Nous misons avant tout sur la formation continue de nos salariés et leur ouverture à notre écosystème de partenaires et conseils. Un point clé, dans nos métiers, me paraît de veiller en permanence à ce que nos démarches d’innovation restent bien connectées à l’opérationnel et au développement de nos offres de service. En ce sens, ce n’est pas un hasard si nous avons fait le choix de ne pas constituer un service innovation en tant que tel, mais plutôt de dégager du temps à une dizaine de chefs de projets pour qu’ils puissent, sous l’impulsion de l’un d’entre eux placé en position d’animateur de la démarche, faire un pas de côté et contribuer aux réflexions sur telle ou telle thématique. Nous souhaitons ainsi réellement nous inscrire dans un processus d’acculturation continue dans l’évolution de nos pratiques métiers.

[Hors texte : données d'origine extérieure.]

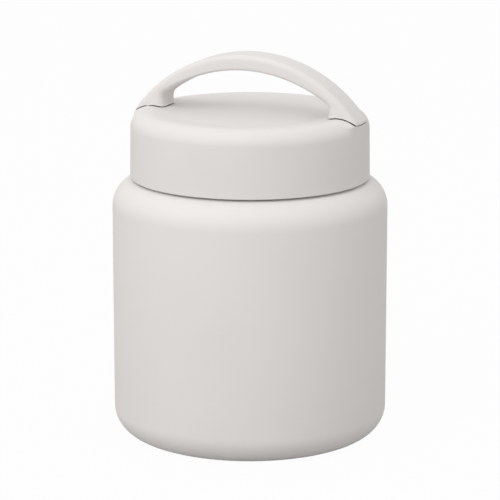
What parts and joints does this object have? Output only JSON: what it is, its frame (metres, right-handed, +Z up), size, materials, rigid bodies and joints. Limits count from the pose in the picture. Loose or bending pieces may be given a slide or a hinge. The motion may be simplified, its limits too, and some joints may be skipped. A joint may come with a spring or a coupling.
{
  "type": "insulated food jar",
  "caption": "Double-walled vacuum food jar with a rounded steel body and a screw lid that carries a fixed arched handle; the lid unscrews and lifts clear of the mouth.",
  "frame": {"origin": "centre of the base, on the surface that the jar stands on", "axes": "+Z up along the jar's axis; the handle's arch runs along X; the finger gap goes through along Y"},
  "size_m": [0.092, 0.092, 0.1291],
  "materials": {
    "coated_steel": "matte",
    "drawn_steel": "satin",
    "base_steel": "satin",
    "seal_glass": "gloss",
    "getter_alloy": "matte",
    "copper_foil": "polished",
    "lid_plastic": "matte",
    "liner_plastic": "satin",
    "silicone": "satin",
    "foam": "matte",
    "screw_steel": "satin"
  },
  "bodies": {
    "jar": {"outer_shell": "coated_steel", "inner_vessel": "drawn_steel", "shell_base": "base_steel", "port_seal": "seal_glass", "base_disc": "base_steel", "getter": "getter_alloy", "getter_strap": "base_steel", "radiation_foil": "copper_foil"},
    "seal_ring": {"lid_gasket": "silicone"},
    "lid": {"lid_cover": "lid_plastic", "handle": "lid_plastic", "handle_screws": "screw_steel", "lid_liner": "liner_plastic", "vent_valve": "silicone", "lid_insulation": "foam"}
  },
  "joints": [
    {"name": "lid_lift", "type": "slide", "parent": "jar", "child": "seal_ring", "axis": [0, 0, 1], "range_m": [0, 0.02001]},
    {"name": "lid_turn", "type": "hinge", "parent": "seal_ring", "child": "lid", "pos_m": [0, 0, 0.1], "axis": [0, 0, 1], "range_deg": [0, 900]}
  ],
  "couplings": [
    {"joint": "lid_lift", "follows": "lid_turn", "m_per_rad": 0.0012732}
  ]
}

Et aujourd’hui, quels sont vos axes de développement ?
Nous souhaitons tirer pleinement partie de notre ADN d’entreprise publique locale pour impulser, tester et déployer des offres répondant aux attentes des territoires. Nous avons notamment pour ambition d’être un acteur engagé dans le défi du zéro artificialisation nette, qui vise à atteindre l’objectif d’absence de toute artificialisation nette des sols d’ici 2050 et qui constitue une véritable opportunité pour nos métiers pour travailler la désirabilité et l’intensité urbaines. Avec une conviction, décarboner la ville, c’est aussi la rendre plus attractive.